The world has been edging up to nuclear power plant brinkmanship in recent years, noted Dalnoki-Veress, with Azerbaijan in 2020 threatening the Metsamor nuclear power plant in Armenia and a Syrian missile last year landing close to Israel’s Dimona reactor complex. “But nothing like this,” he said.
The recent calls from the IAEA and the State Department for Russia to withdraw its military forces from the reactor are not an accident, said Erath, coming as the United Nations begins a Non-Proliferation Treaty (NPT) review in New York, which includes Russia as a signatory.
“Usually, these conferences are judged on whether they produced an agreed-upon final document,” he said. “That’s a very bad outcome here because what the nuclear proliferation community should be concerned about, more than anything else, are what are the implications of Russia’s aggression? Not only are they attacking a neighboring country, but they are using nuclear weapons as a threat to protect themselves from outside interference on Ukraine’s side. That has never been done before.”
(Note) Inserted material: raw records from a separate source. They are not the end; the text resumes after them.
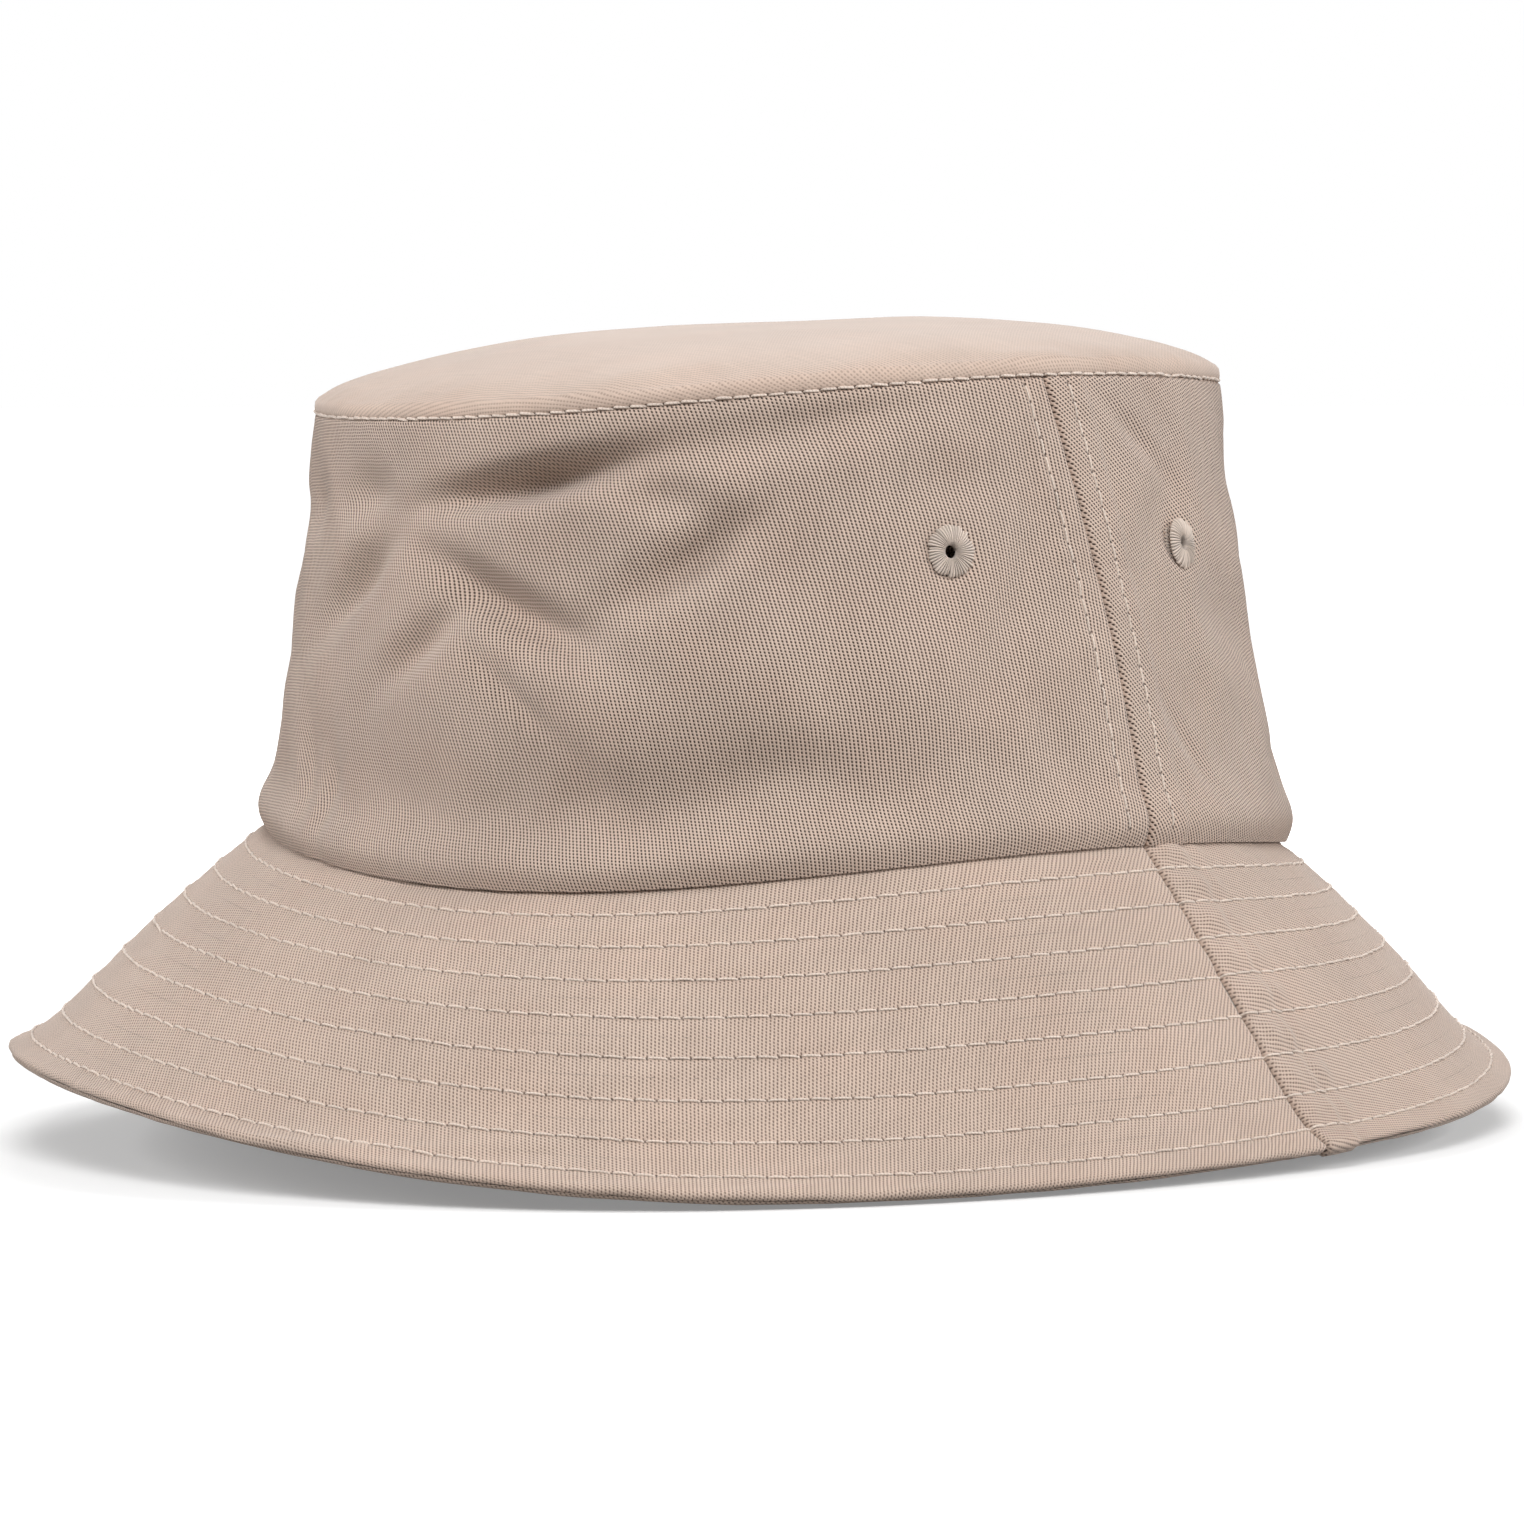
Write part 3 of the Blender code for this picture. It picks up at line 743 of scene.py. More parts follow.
def wall_quads(quads, count):
    """Quads that join the free edges of a grid to those of a copy whose points follow it."""
    ends = np.concatenate([quads[:, [i, (i + 1) % 4]] for i in range(4)])
    forward = ends[:, 0] * count + ends[:, 1]
    backward = ends[:, 1] * count + ends[:, 0]
    free = ends[~np.isin(forward, backward)]
    return np.stack((free[:, 1], free[:, 0], free[:, 0] + count, free[:, 1] + count), axis=-1)


def shell(name, outer, inner, fields, material, wrap=False, keep=None):
    """A closed sheet of cloth between an outer and an inner grid of points."""
    rows, columns = outer.shape[:2]
    quads = grid_quads(rows, columns, wrap)
    if keep is not None:
        quads = quads[keep.ravel()]
    used, renumbered = np.unique(quads, return_inverse=True)
    quads = renumbered.reshape(-1, 4)
    count = len(used)
    points = np.concatenate([outer.reshape(-1, 3)[used], inner.reshape(-1, 3)[used]])
    both = {key: np.tile(value.reshape(-1, 3)[used], (2, 1)) for key, value in fields.items()}
    faces = [quads, quads[:, ::-1] + count, wall_quads(quads, count)]
    return mesh_object(name, points, faces, both, material)


def vector_field(x, y, z=0.0):
    return np.stack(np.broadcast_arrays(x, y, z), axis=-1).astype(float)


def stitch_field(turns, off, pitch):
    """Where a point lies beside a line of stitches: round the nearest needle hole, and off the line."""
    reach = pitch / TAU
    return vector_field(reach * np.sin(TAU * turns), reach * np.cos(TAU * turns), off)


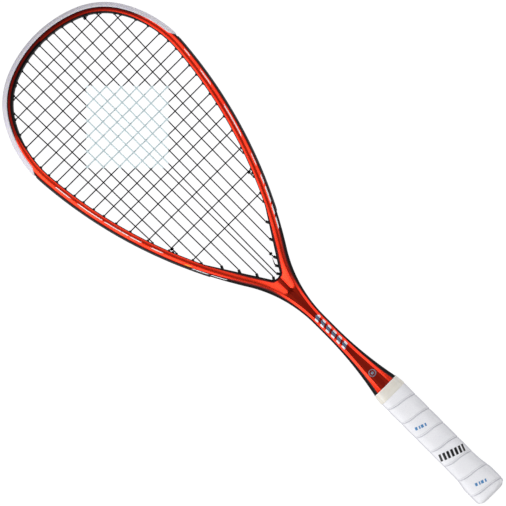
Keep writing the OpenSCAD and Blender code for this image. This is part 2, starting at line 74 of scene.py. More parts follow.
def node(tree, kind, inputs=None, **settings):
    """Adds a shader node, or takes one that is there, and feeds its inputs: each gets a value, an
    sRGB hex colour, a socket, or another node, whose first socket in use feeds it."""
    fed = kind if isinstance(kind, bpy.types.Node) else tree.nodes.new("ShaderNode" + kind)
    for key, value in settings.items():
        setattr(fed, key, value)
    for socket, value in (inputs or {}).items():
        if isinstance(value, bpy.types.Node):
            value = next(output for output in value.outputs if output.enabled)
        if isinstance(value, bpy.types.NodeSocket):
            tree.links.new(value, fed.inputs[socket])
        else:
            fed.inputs[socket].default_value = linear(value) if isinstance(value, str) else value
    return fed


scene = bpy.context.scene
roll = math.radians(VIEW_ROLL)
right = (math.sin(roll), -math.cos(roll), 0.0)
up = (math.cos(roll), math.sin(roll), 0.0)
camera_data = bpy.data.cameras.new("camera")
camera_data.sensor_width = SENSOR
camera_data.lens = SENSOR * VIEW_DISTANCE / VIEW_WIDTH
camera_data.clip_end = CLIP_END
camera = bpy.data.objects.new("camera", camera_data)
scene.collection.objects.link(camera)
camera.matrix_world = (
    (right[0], up[0], 0.0, VIEW_CENTRE[0] * MM),
    (right[1], up[1], 0.0, VIEW_CENTRE[1] * MM),
    (0.0, 0.0, 1.0, VIEW_DISTANCE * MM),
    (0.0, 0.0, 0.0, 1.0),
)
camera.matrix_world.transpose()
scene.camera = camera
scene.view_settings.view_transform = "Standard"

FLOOR_SIZE, FLOOR_DROP = 12.0, 0.0004  # metres: its side, and how far it lies below the racket
FLOOR_COLOUR, FLOOR_DYE = "#FAFAFB", "#5A5A5C"
FLOOR_SEEN, FLOOR_GLOW = 1.0, 0.42  # as the paper shows, and as it lights the racket from below
floor_mesh = bpy.data.meshes.new("floor")
half_floor = FLOOR_SIZE / 2
floor_z = cad_box[0].z - FLOOR_DROP
floor_mesh.from_pydata(
    [(x * half_floor, y * half_floor, floor_z) for x, y in ((-1, -1), (1, -1), (1, 1), (-1, 1))],
    [], [(0, 1, 2, 3)],
)
floor = bpy.data.objects.new("floor", floor_mesh)
scene.collection.objects.link(floor)
floor_paper = bpy.data.materials.new("studio_paper_matt")
floor_paper.use_nodes = True
tree = floor_paper.node_tree
seen = node(tree, "LightPath").outputs["Is Camera Ray"]
glow = node(tree, "MapRange", {0: seen, 3: FLOOR_GLOW, 4: FLOOR_SEEN})
node(tree, tree.nodes["Principled BSDF"], {"Base Color": FLOOR_DYE, "Roughness": 0.9,
                                           "Emission Color": FLOOR_COLOUR, "Emission Strength": glow})
floor_mesh.materials.append(floor_paper)

# The studio is dim overhead and beyond both ends of the racket, and brighter to its sides
SKY_TOP, SKY_ENDS, SKY_SIDE, BACKDROP = "#98989A", "#2C2C2E", "#F2F2F3", "#F4F4F5"
SKY_STRENGTH = 0.75
world = bpy.data.worlds.new("studio")
world.use_nodes = True
scene.world = world
tree = world.node_tree
toward = node(tree, "SeparateXYZ", {0: node(tree, "TexCoord").outputs["Generated"]}).outputs
overhead = node(tree, "MapRange", {0: toward["Z"], 1: 0.6, 2: 0.93})
sideways = node(tree, "Math", {0: toward["X"]}, operation="ABSOLUTE")
beside = node(tree, "MapRange", {0: sideways, 1: 0.35, 2: 0.85})
ends = node(tree, "Mix", {"Factor": overhead, "A": SKY_ENDS, "B": SKY_TOP}, data_type="RGBA")
tint = node(tree, "Mix", {"Factor": beside, "A": ends, "B": SKY_SIDE}, data_type="RGBA")
seen = node(tree, "LightPath").outputs["Is Camera Ray"]
backdrop = node(tree, "Mix", {"Factor": seen, "A": tint, "B": BACKDROP}, data_type="RGBA")
node(tree, tree.nodes["Background"], {"Color": backdrop, "Strength": SKY_STRENGTH})


def softbox(name, position, size, power):
    """An area light of size (along the racket, across), turned to face the racket's middle."""
    light = bpy.data.lights.new(name, "AREA")
    light.shape = "RECTANGLE"
    light.size, light.size_y = size
    light.energy = power
    box = bpy.data.objects.new(name, light)
    scene.collection.objects.link(box)
    away = np.array(position) - (0.0, position[1], 0.0)
    z_axis = away / np.linalg.norm(away)
    x_axis = np.array((0.0, 1.0, 0.0))
    columns = (x_axis, np.cross(z_axis, x_axis), z_axis, position)
    box.matrix_world = [(*column, w) for column, w in zip(columns, (0.0, 0.0, 0.0, 1.0))]


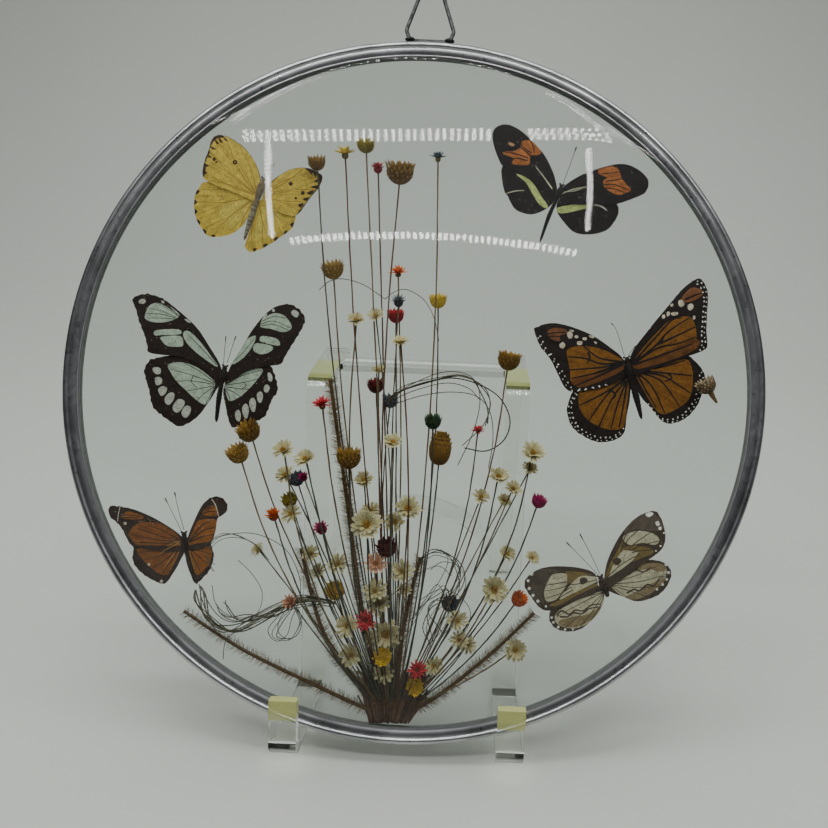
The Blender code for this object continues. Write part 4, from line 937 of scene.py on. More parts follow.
RING_SIDES = 6
STEP = 0.8 * MM
HAIR_RADIUS = 0.075 * MM
HAIR_BROWN = (0.20, 0.11, 0.04)
BARK_BROWN = (0.10, 0.055, 0.02)


def bristly_line(name, start):
    """The middle line of a CAD stem, ring by ring from its start, led on into the bouquet's foot."""
    points = node_points(name)
    order = np.argsort(np.linalg.norm(points - start, axis=1))
    rings = [points[order[:RING_SIDES]].mean(axis=0)]
    used = set(order[:RING_SIDES].tolist())
    while len(used) < len(points) - RING_SIDES / 2:
        rest = [i for i in range(len(points)) if i not in used]
        near = sorted(rest, key=lambda i: np.linalg.norm(points[i] - rings[-1]))[:RING_SIDES]
        rings.append(points[near].mean(axis=0))
        used.update(near)
    foot = np.append(seen_at(FOOT_PIXEL)[0][:2], rings[0][2])
    into_foot = (foot - rings[0]) / np.linalg.norm(foot - rings[0]) * 5 * MM
    line = smooth_line([rings[0] + into_foot] + rings, 8)
    return spots_along(line, np.arange(0, lengths_along(line)[-1], STEP))


def add_hairs(shape, line, radii, count):
    """Fine hairs that stand out from a stem and lean towards its tip, inside the glasses."""
    ways = ways_along(line)
    for number in range(count):
        i = 1 + number % (len(line) - 2)
        out = RNG.normal(size=3) * (1, 1, 0.35)
        out -= ways[i] * out.dot(ways[i])
        out /= np.linalg.norm(out)
        way = unit(out + ways[i] * RNG.uniform(0.1, 0.7))
        base = line[i] + (line[i + 1] - line[i]) * RNG.random() + out * radii[i] * 0.8
        length = RNG.uniform(1.8, 4.4) * MM
        tip = base + way * length
        if abs(tip[2]) + 0.15 * MM > glass_inside(np.hypot(tip[0], tip[1])):
            way[2] = 0
            way /= np.linalg.norm(way)
        points, faces = bristle(base, way, length, HAIR_RADIUS)
        shape.add(points, faces, np.array(HAIR_BROWN) * RNG.uniform(0.5, 1.3))


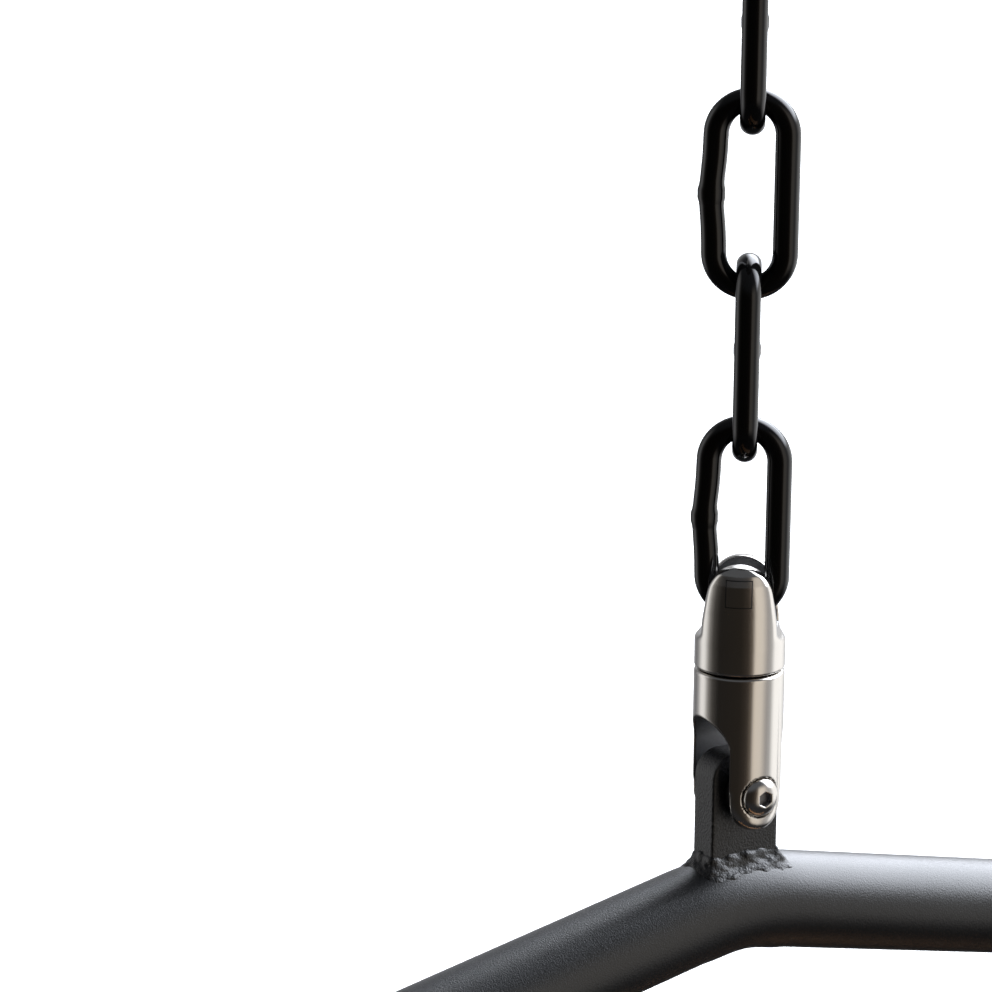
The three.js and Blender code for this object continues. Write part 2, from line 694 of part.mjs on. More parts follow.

At Zaporizhzhia, for now, the Ukrainian power plant operators maintaining the reactors under duress with the Russian military on their site are the biggest present concern, with reports of torture of civilians in occupied southern Ukraine, said Dalnoki-Veress. “All of this is terrifying. It is as if it is a scene in a bad movie where the airplane is hijacked, but the pilot is forced to land the plane, except this has been going on for many months,” he said.